Cela dit, insiste-t-il, la gestion de portefeuille est «beaucoup plus facile aujourd’hui. Tous les calculs sont faits par ordinateur. Pas besoin de faire ça à la main. On peut aussi obtenir de l’information que nous n’avions jamais auparavant. Tout ça en quelques secondes. Cela fait en sorte que nous avons aujourd’hui plus de connaissances que jamais dans l’histoire».
Beaucoup plus de connaissances et beaucoup plus de façon de naviguer dans les marchés financiers, et aussi les marchés privés, qui sont de plus en plus prisés par les gestionnaires de portefeuille.
Jean-Guy Desjardins se rappelle que lorsqu’il dirigeait sa première firme de gestion de portefeuille, TAL, il avait mis au point une vingtaine de stratégies de placement. Aujourd’hui, son entreprise, Fiera Capital, en compte une centaine.

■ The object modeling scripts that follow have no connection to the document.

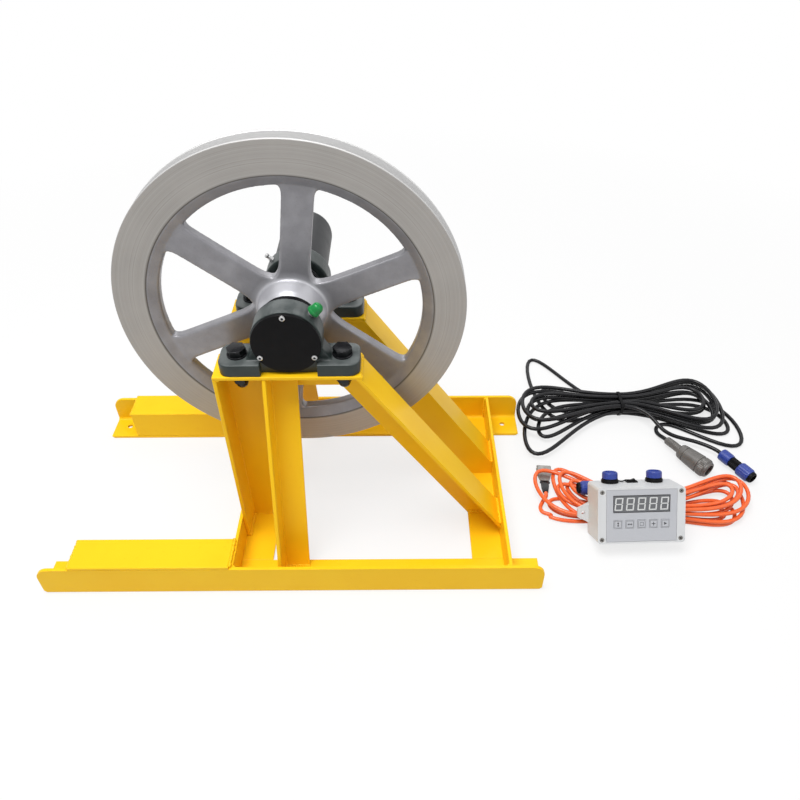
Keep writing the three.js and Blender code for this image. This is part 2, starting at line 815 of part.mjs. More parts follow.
function encoderBody() {
  const end = rearBlockY + headWidth * half + encoderCoverLength - encoderCoverWall;
  const start = end - encoderLength;
  const bore = encoderShaftRadius + raceGap;
  return turned([
    [bore, start], [encoderRadius, start], [encoderRadius, end], [0, end],
    [0, start + encoderBoreDepth], [bore, start + encoderBoreDepth], [bore, start],
  ], ringFacets);
}

function addFixedRound(machine) {
  const group = new THREE.Group();
  group.position.set(axisX, 0, axisZ);
  addMesh(group, "front_end_cover", endCover(), blackPlastic);
  addMesh(group, "encoder_cover", encoderCover(), greenIron);
  addMesh(group, "encoder_body", encoderBody(), blackPlastic);
  machine.add(group);
}

// Control box pieces: x to the right, y to the back with 0 at the rear face, z up from its lower edge
const boxFront = -boxDepth;
const lidBack = -boxDepth + lidDepth;
const boxHalf = boxWidth * half;
const cavityHalf = boxHalf - columnWidth;
const faceCentre = boxHeight * half;

function controlBoxBase() {
  const outline = roundedOutline(-boxHalf, boxHalf, 0, boxHeight, boxCorner);
  const body = prism(outline, "y", lidBack + seatGap, 0);
  const cavityTop = boxHeight - boxWall;
  const hollow = block([-cavityHalf, lidBack - overrun, boxWall], [cavityHalf, -boxWall, cavityTop]);
  const ear = (side) => {
    const root = side * (boxHalf - boxWall);
    const tip = side * (boxHalf + earReach);
    const baseHalf = earBaseHeight * half;
    const tipHalf = earTipHeight * half;
    return prism(
      [[root, earCentre - baseHalf], [side * boxHalf, earCentre - baseHalf], [tip, earCentre - tipHalf],
        [tip, earCentre + tipHalf], [side * boxHalf, earCentre + baseHalf], [root, earCentre + baseHalf]],
      "y", -earThickness, 0,
    );
  };
  const earHole = (side) => rod(earHoleRadius, -earThickness - overrun, overrun)
    .translate(side * (boxHalf + earHoleReach), 0, earCentre);
  const socketHole = (x) => aimed(
    rod(socketNeckRadius + seatGap, boxHeight - boxWall - overrun, boxHeight + overrun), upward,
    vector([x, -socketInset, 0]),
  );
  const switchHalf = [switchBodyLength * half + seatGap, switchBodyWidth * half + seatGap];
  const switchHole = block(
    [switchOffset - switchHalf[0], -socketInset - switchHalf[1], boxHeight - boxWall - overrun],
    [switchOffset + switchHalf[0], -socketInset + switchHalf[1], boxHeight + overrun],
  );
  return cut(
    joined(body, ear(-1), ear(1)),
    hollow, earHole(-1), earHole(1),
    socketHole(socketOffsets.left), socketHole(socketOffsets.right), switchHole,
  );
}

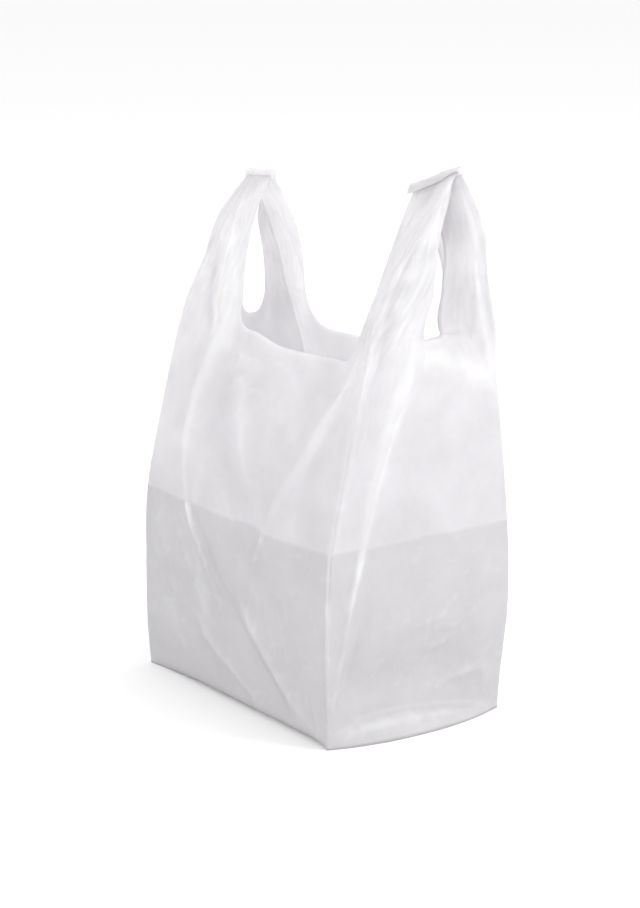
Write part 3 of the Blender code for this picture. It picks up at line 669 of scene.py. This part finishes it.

«Au début de la théorie du portefeuille moderne (sur lequel il a construit son succès), tu avais du cash, des obligations et des actions. C’était juste du marché boursier et c’était très limité. Aujourd’hui, même à l’intérieur des marchés boursiers, il y a une multiplicité de stratégies de placement. Chez nous, juste pour les marchés émergents, nous avons trois stratégies. Il y a 30 ans, on ne parlait pas d’investir au Bangladesh. En actions canadiennes, c’est pareil. Tu as beaucoup plus de choix», dit-il.
Plus diversifiés, donc, les marchés, mais toujours de plus en plus complexes avec la multiplication des possibilités d’y investir. Ce qui pousse l’ancienne directrice générale de la Bourse de Montréal, Joan Paiement, à faire une mise en garde. «Un terme qui m’a toujours choquée est celui de ‘‘jouer à la Bourse’’. Ça m’insultait. Ce n’est pas un jeu. C’est sérieux, il faut faire ses devoirs et se fier à des gens qui sont qualifiés», insiste-t-elle.